In service as of October 2019:
- Christophe de Margerie, Sovcomflot
- Boris Vilkitsky, Dynagas
- Fedor Litke, Dynagas
- Eduard Toll, Teekay
- Vladimir Rusanov (IMO 9750701), MOL
- Vladimir Vize, COSCO Shipping and MOL
- Rudolf Samoylovich, Teekay
- Nikolay Yevgenov (9750725), Teekay
- Georgiy Brusilov, Dynagas
- Boris Davydov, Dynagas
- Nikolay Zubov, Dynagas
- Vladimir Voronin, Teekay
- Nikolay Urvantsev, MOL
- Georgiy Ushakov, Teekay
- Yakov Gakkel, Teekay
The Arc7 fleet requires specialist maintenance because of the conditions in which it operates. In 2026, the Financial Times reported that the Fayard shipyard in Denmark was the only remaining EU yard servicing the vessels, after Damen Shiprepair Brest stopped accepting them. EU restrictions on maritime services for LNG vessels operating in Russia are due to take effect in January 2027.

==United States sanctions beginning September 2019==
Following the 14 September 2019 attack by Iran on Saudi Arabian oil fields at Khurais and Abqaiq (Biqayq in Arabic) during the 2019–2021 Persian Gulf crisis, the United States imposed sanctions under executive order 13846 against several companies including Cosco Shipping Tanker (Dalian) Seaman and Ship Management Company Ltd and the Cosco Shipping Tanker Dalian (大連中遠海運油品運輸有限公司) which are two Cosco Shipping Company subsidiaries that are supporting LNG shipments from Sabetta. As of late September 2019, the Joint Venture TC LNG between the Cosco Shipping Tanker Dalian company (50% stake) and the Canadian firm Teekay is the China LNG Shipping Ltd (CLNG) which has more than one third of Sabetta's LNG ice fleet, six ARC7 LNG tankers: Eduard Toll («Эдуард Толль»), Rudolf Samoilovich («Рудольф Самойлович»), Nikolay Evgenov («Николай Евгенов»), Vladimir Voronin («Владимир Воронин») all of which are operating, Georgy Ushakov («Георгий Ушаков») which is going to Sabetta after sea trials, and Yakov Gakkel («Яков Гаккель») which is under sea trials at a South Korean shipyard.

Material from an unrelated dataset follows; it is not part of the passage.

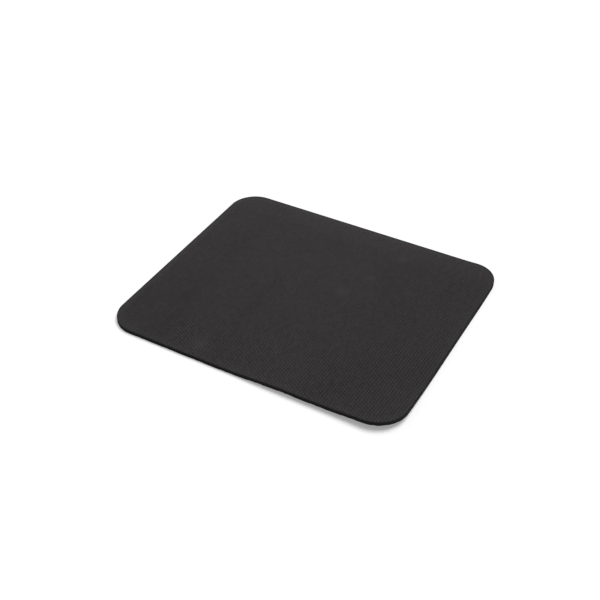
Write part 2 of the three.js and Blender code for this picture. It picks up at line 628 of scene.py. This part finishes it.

# The ribs and the pile are fresh at the curled corner and along the front, and worn flat elsewhere.
# Their tone is painted shade in the valleys between the ribs and the beads, and the pile's own random
# tone.
patch_size = 16 * mm
speck_size = 2.2 * mm
pile_size = 0.9 * mm
toward_tip = (across - along) * diagonal
front_strip = along.ease(-48 * mm, -76 * mm) * across.ease(-95 * mm, -55 * mm)
fresh = toward_tip.ease(tip_place - 184 * mm, tip_place - 44 * mm).math("MAXIMUM", front_strip)
wide_patches = 0.6 + 0.8 * speckle(place, patch_size)
small_patches = 0.3 + 1.4 * speckle(place, speck_size, detail=1.0)
crispness = (0.02 + fresh.math("POWER", 1.5)) * (wide_patches * small_patches) * 0.38
pile = (speckle(place, pile_size, detail=1.0) - 0.5) * fresh.math("POWER", 0.6)
# Painted shade in the rib and bead valleys, plus the pile's tone
valley_shade_and_pile = (0.55 - rib_valley - bead_valley * 0.77) * crispness + pile * 1.1

# Painted light: the cloth is a little darker toward the front and paler toward the far side, as the
# lamp behind falls on it, and paler where the curled corner lifts. It is also a little darker over the
# right part, along two soft streaks and at the front left.
left_streak = 1 - abs(across + 80 * mm).ease(0.0, 16 * mm)
middle_streak = (1 - abs(across + 32 * mm).ease(0.0, 13 * mm)) * along.ease(35 * mm, 0.0)
front_left = across.ease(-48 * mm, -78 * mm) * along.ease(10 * mm, -70 * mm)
lift_highlight = toward_tip.ease(tip_place - 42 * mm, tip_place - 12 * mm)
painted_falloff_and_streaks = 0.05 * along.ease(half_width, -half_width) + 0.075 * across.ease(18 * mm, 62 * mm)
painted_falloff_and_streaks = painted_falloff_and_streaks + 0.055 * left_streak + 0.045 * middle_streak + 0.045 * front_left - 0.05 * lift_highlight

# How far a place lies inside the cut edge, a painted highlight on the band of the pressed rim, stronger
# on the far side, and a wider painted highlight near the far edge
into_x = (abs(across) - (half_length - corner_radius)).math("MAXIMUM", 0.0)
into_y = (abs(along) - (half_width - corner_radius)).math("MAXIMUM", 0.0)
inside = corner_radius - (into_x * into_x + into_y * into_y).math("SQRT")
far_side = toward_tip.ease(45 * mm, -45 * mm)
rim_highlight = inside.ease(0.5 * mm, 1.4 * mm) * (1 - inside.ease(2.4 * mm, 7.0 * mm))
far_edge_highlight = inside.ease(2.0 * mm, 4.0 * mm) * along.ease(half_width - 30 * mm, half_width - 8 * mm)

# Soft marks of dust: how far across and along each one lies, and how far it reaches, in millimetres
dust_marks = ((43, 75, 6.5), (32, 42, 5.0), (-41, -86, 10.0), (20, 16, 9.0))
dust_raggedness = 4 * mm
dust = 0.0
for mark_x, mark_y, reach in dust_marks:
    off_x, off_y = across - mark_x * mm, along - mark_y * mm
    off_mark = (off_x * off_x + off_y * off_y).math("SQRT") + slubs * dust_raggedness
    dust = dust + (1 - off_mark.ease(0.0, reach * mm))

# The threads, from their deepest shade to their palest, a little warmer under the painted highlight on
# the rim
deep_thread = (0.0112, 0.0102, 0.0107)
pale_thread = (0.0465, 0.0424, 0.0444)
deep_warm_rim_thread = (0.0111, 0.0105, 0.0104)
pale_warm_rim_thread = (0.0461, 0.0434, 0.0434)
cloth_level = -0.01 + stitch * 0.62 + fibre * 0.12 + slubs * 0.42 + blotch * 0.14 + dust * 0.22
# The tone takes in the painted valley shade, the painted light over the cloth, and the painted
# highlights of the rim and the far edge
shade = cloth_level + valley_shade_and_pile - painted_falloff_and_streaks + rim_highlight * (0.08 + 0.11 * far_side) + far_edge_highlight * 0.12
threads = shade.between(deep_thread, pale_thread)
warm_rim_threads = shade.between(deep_warm_rim_thread, pale_warm_rim_thread)
rim_highlight_tinted = rim_highlight.between(threads, warm_rim_threads)

# A few specks of pale lint, caught here and there
lint_spacing = 19 * mm
lint_colour = (0.13, 0.125, 0.12)
lint_sockets = {"Vector": place, "Scale": 1 / lint_spacing}
lint_net = place.node("ShaderNodeTexVoronoi", {}, lint_sockets)
lint_pick = place.node("ShaderNodeTexVoronoi", {}, lint_sockets, 1)
lint = (1 - (lint_net + slubs * 0.02).ease(0.012, 0.03)) * lint_pick.ease(0.55, 0.6)
linty = (lint * 0.5).between(rim_highlight_tinted, lint_colour)

# A dark line at the cut: near black at the very edge all round, and a wider darkening just inside it,
# faint along the front and stronger on the other sides
edge_line_colour = (0.002, 0.002, 0.002)
off_front = along.ease(2 * mm - half_width, 20 * mm - half_width)
edge_line = (0.12 + 0.58 * off_front) * (1 - inside.ease(0.3 * mm, 0.85 * mm))
cut = (0.85 * (1 - inside.ease(0.02 * mm, 0.14 * mm))).math("MAXIMUM", edge_line)
edge_lined = cut.between(linty, edge_line_colour)

# Matt threads with a trace of sheen, and the knit as a fine relief
sheen_tint = (0.9, 0.88, 0.87, 1.0)
knit_depth = 0.09 * mm
knit_height = stitch * 0.6 + fibre * 0.25 - rib_valley * 0.15 - bead_valley * 0.3
feed(shader, {"Base Color": edge_lined, "Roughness": 0.82 + fibre * 0.12, "Specular IOR Level": 0.12})
feed(shader, {"Sheen Weight": 0.03, "Sheen Roughness": 0.5, "Sheen Tint": sheen_tint})
add_relief(shader, knit_height, knit_depth)
top_cloth.data.materials.append(material)
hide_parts("top_cloth")

# The studio
# A seamless white sweep under an even white sky, with one soft lamp high behind the pad, so that the
# only shadow is a narrow grey one under the front edge and the curled corner.

white = (1.0, 1.0, 1.0, 1.0)
sweep_half = 3.0
sweep_gap = 0.02 * mm
sweep_corners = [
    (side_x * sweep_half, side_y * sweep_half, -sweep_gap)
    for side_x, side_y in ((-1, -1), (1, -1), (1, 1), (-1, 1))
]
sweep_mesh = bpy.data.meshes.new("white_sweep")
sweep_mesh.from_pydata(sweep_corners, [], [(0, 1, 2, 3)])
sweep = bpy.data.objects.new("white_sweep", sweep_mesh)
bpy.context.scene.collection.objects.link(sweep)


def seen_directly(tree):
    """Is 1 for what the camera sees, also mirrored or through glass, and 0 for light that falls."""
    rays = tree.nodes.new("ShaderNodeLightPath")
    camera_ray, glossy_ray, through_ray = (
        Socket(rays.outputs[name])
        for name in ("Is Camera Ray", "Is Glossy Ray", "Is Transmission Ray")
    )
    return camera_ray.math("MAXIMUM", glossy_ray).math("MAXIMUM", through_ray)


# White paper, which glows a little to whoever looks at it, so that it stays white all round the pad
backdrop_share = 0.27
material, shader, place = start_finish("white_paper")
feed(shader, {"Base Color": white, "Roughness": 1.0, "Specular IOR Level": 0.0})
paper = Socket(shader.outputs[0])
glow = place.node("ShaderNodeEmission", {}, {"Color": white, "Strength": 1.0})
glow_share = seen_directly(material.node_tree) * backdrop_share
both = place.node("ShaderNodeMixShader", {}, {0: glow_share, 1: paper, 2: glow})
feed(material.node_tree.nodes["Material Output"], {"Surface": both})
sweep_mesh.materials.append(material)

# The sky is white to whoever looks at it, and gives an even, plain light
sky_level = 0.3
sky = bpy.data.worlds.new("white_sky")
bpy.context.scene.world = sky
sky.use_nodes = True
level = seen_directly(sky.node_tree) * (1 - sky_level) + sky_level
feed(sky.node_tree.nodes["Background"], {"Color": white, "Strength": level})

# The lamp stands behind the pad, a little to the right. Its level is what falls on the flat cloth.
lamp_level = 0.745
lamp_height = math.radians(66)
lamp_turn = math.radians(36)
lamp_softness = math.radians(39)
lamp_data = bpy.data.lights.new("back_lamp", "SUN")
lamp_data.energy = lamp_level * math.pi / math.sin(lamp_height)
lamp_data.angle = lamp_softness
lamp = bpy.data.objects.new("back_lamp", lamp_data)
bpy.context.scene.collection.objects.link(lamp)
toward_lamp = Vector((
    math.sin(lamp_turn) * math.cos(lamp_height),
    math.cos(lamp_turn) * math.cos(lamp_height),
    math.sin(lamp_height),
))
lamp.rotation_euler = toward_lamp.to_track_quat("Z", "Y").to_euler()

# The camera looks down on the pad from in front of its curled corner, rolled by about half a degree
picture_width = 600
focal_length_in_pixels = 979.4
sensor_width = 36
camera_turn = math.radians(29.77)
camera_height = math.radians(39.65)
camera_roll = math.radians(-0.52)
camera_distance = 743 * mm
looked_at = Vector((-5.3 * mm, -4.7 * mm, 0))
camera_data = bpy.data.cameras.new("photo_camera")
camera_data.sensor_width = sensor_width
camera_data.lens = sensor_width * focal_length_in_pixels / picture_width
camera = bpy.data.objects.new("photo_camera", camera_data)
bpy.context.scene.collection.objects.link(camera)
back = Vector((
    math.sin(camera_turn) * math.cos(camera_height),
    -math.cos(camera_turn) * math.cos(camera_height),
    math.sin(camera_height),
))
level_right = Vector((0, 0, 1)).cross(back).normalized()
level_up = back.cross(level_right)
right = level_right * math.cos(camera_roll) + level_up * math.sin(camera_roll)
upward = level_up * math.cos(camera_roll) - level_right * math.sin(camera_roll)
turned = Matrix((right, upward, back)).transposed().to_4x4()
camera.matrix_world = Matrix.Translation(looked_at + back * camera_distance) @ turned
bpy.context.scene.camera = camera

bpy.context.scene.view_settings.view_transform = "Standard"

Also affected are five ARC7 tankers which Dynagas will supply in a partnership between Sinotrans&CSC and CLNG (25.5% stake), as well as three ARC7 tankers from a joint venture between the Cosco subsidiary Shanghai LNG and Japan's MOL (株式会社商船三井). However, these former five and later three ARC7 tankers are not directly sanctioned but US Office of Foreign Assets Control (OFAC) rules require caution to be exercised in the former. Of the fifteen ARC7 tankers operating out of Sabetta, only Sovcomflot's Christophe de Margerie is not affected by the sanctions. Although these ships have been serviced at Honningsvåg, Norway, this will be phased out and future LNG tanker shipments along the Northern Sea Route may occur between Murmansk and Kamchatka in Russia coastal waters. On 30 January 2020, the United States lifted sanctions on Cosco Shipping Tanker (Dalian) and its TC LNG.

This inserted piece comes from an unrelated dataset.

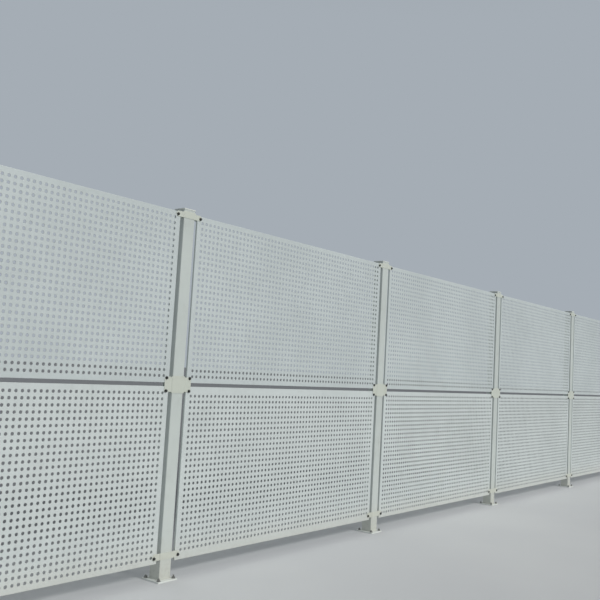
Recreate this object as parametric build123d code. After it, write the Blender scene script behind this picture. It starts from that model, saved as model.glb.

== Yamal LNG in the European gas market ==
In 2024 and 2025, Russia’s Yamal LNG project remained a major source of liquefied natural gas for the European Union, even as the EU pledged to ban Russian LNG imports by 2027. Shipments from Yamal LNG to EU terminals in 2025 totaled roughly 15 million tonnes – about one-seventh of the bloc’s total LNG imports, generating an estimated €7.2 billion in revenue for Russia, according to data from the NGO Urgewald. This volume was on par with 2024 levels and represented over 76% of Yamal’s global LNG exports in 2025 (up from ~75% in 2024).

=== 2026 European import surge ===
During the 2026 Strait of Hormuz crisis, European imports of liquefied natural gas from the Yamal LNG project increased significantly amid fears of disruptions to Middle Eastern energy supplies.

According to shipping data analysed by the environmental organisation Urgewald and reported by The Independent, the European Union imported a £3bn record volume of Yamal LNG between January and April 2026 despite ongoing efforts to reduce dependence on Russian energy exports following the Russian invasion of Ukraine. According to a Kpler shipping data analysis published by EUobserver, during this period, the European Union received 91 cargoes from the Yamal LNG project, accounting for approximately 98% of the facility's exports during that period.

Reuters reported that the escalation of conflict involving Iran and instability surrounding the Strait of Hormuz contributed to renewed European demand for Russian LNG exports, cushioning the impact of broader energy market disruptions.